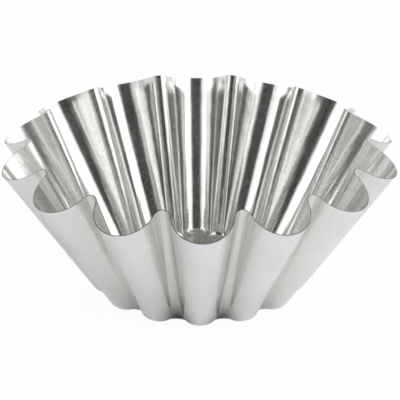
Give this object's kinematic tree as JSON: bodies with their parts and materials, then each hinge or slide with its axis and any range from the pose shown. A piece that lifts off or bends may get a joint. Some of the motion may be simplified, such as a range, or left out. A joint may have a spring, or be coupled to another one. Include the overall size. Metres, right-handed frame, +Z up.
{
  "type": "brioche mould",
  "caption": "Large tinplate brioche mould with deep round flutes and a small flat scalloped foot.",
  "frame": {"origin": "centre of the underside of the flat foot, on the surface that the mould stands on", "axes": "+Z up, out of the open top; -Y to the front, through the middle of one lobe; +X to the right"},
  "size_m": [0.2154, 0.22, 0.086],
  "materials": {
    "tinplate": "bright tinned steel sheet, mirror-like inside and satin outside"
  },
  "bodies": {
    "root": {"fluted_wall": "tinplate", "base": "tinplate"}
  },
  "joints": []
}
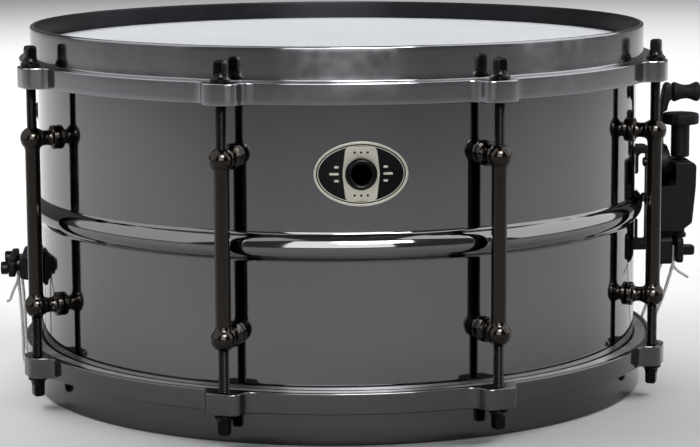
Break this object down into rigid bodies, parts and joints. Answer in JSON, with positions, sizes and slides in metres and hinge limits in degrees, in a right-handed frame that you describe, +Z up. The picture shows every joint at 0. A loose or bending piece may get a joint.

- - - - -

The records above should be restated word for word, please.

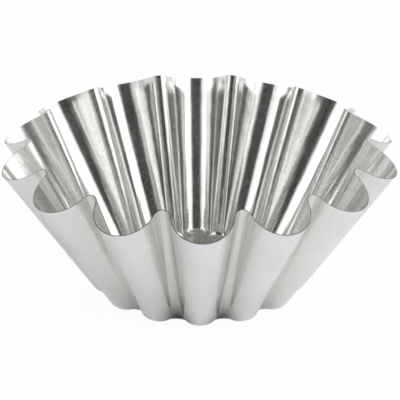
Give this object's kinematic tree as JSON: bodies with their parts and materials, then each hinge or slide with its axis and any range from the pose shown. A piece that lifts off or bends may get a joint. Some of the motion may be simplified, such as a range, or left out. A joint may have a spring, or be coupled to another one. Include the overall size. Metres, right-handed frame, +Z up.
{
  "type": "brioche mould",
  "caption": "Large tinplate brioche mould with deep round flutes and a small flat scalloped foot.",
  "frame": {"origin": "centre of the underside of the flat foot, on the surface that the mould stands on", "axes": "+Z up, out of the open top; -Y to the front, through the middle of one lobe; +X to the right"},
  "size_m": [0.2154, 0.22, 0.086],
  "materials": {
    "tinplate": "bright tinned steel sheet, mirror-like inside and satin outside"
  },
  "bodies": {
    "root": {"fluted_wall": "tinplate", "base": "tinplate"}
  },
  "joints": []
}
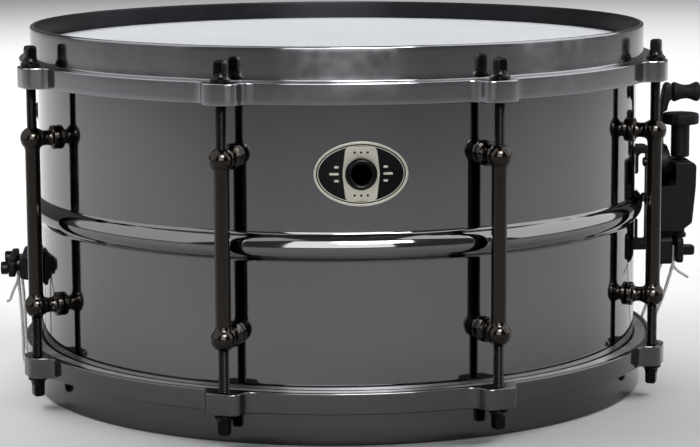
Break this object down into rigid bodies, parts and joints. Answer in JSON, with positions, sizes and slides in metres and hinge limits in degrees, in a right-handed frame that you describe, +Z up. The picture shows every joint at 0. A loose or bending piece may get a joint.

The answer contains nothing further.